After grilling the FDNY over their planned crash
"fee" in January, the City Council is getting ready to fight it with legislation. At today's City Council meeting Peter Vallone and others put forth a resolution—not to be confused with the one State Senator Carl Kruger (D-Brooklyn) introduced in the State Senate—which would amend the City Charter to prohibit the introduction of "public safety service fees" as of January 1, 2011.
"If city agencies start charging to provide protection then anything is possible," Vallone explained to the Journal. "If your house is burglarized too many times, the police could start charging you. If your store has too many shoplifters, the police can start charging a fee to show up." The new resolution would make such a future impossible.
Further on the side of the bill is the strong public sentiment against a crash tax, not to mention the fact that insurance companies hate the idea and even Council Speaker Christine Quinn, despite her close relationship with crash tax proponent Mike Bloomberg, is opposed. Transportation Alternatives still likes it, though.

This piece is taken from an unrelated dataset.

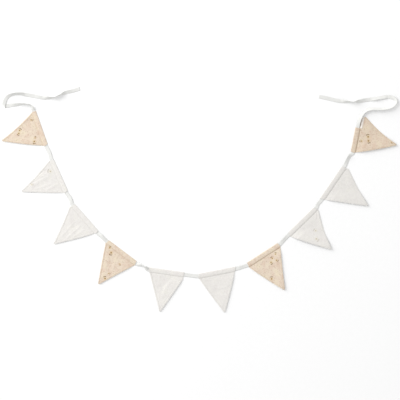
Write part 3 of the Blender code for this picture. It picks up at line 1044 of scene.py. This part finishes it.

One problem? If the tax is axed the FDNY is going to be in some hot water financially. The department is trying to close a $22 million budget deficit with these fees and the alternatives—like closing 20 firehouses—are not very refreshing.
If the tax does go forward, however, the FDNY will start handing out $365 to $490 bills (depending on the severity of the crash) July 1. What we wonder is, if the tax were around now, who would have had to pay the fee in a case like this?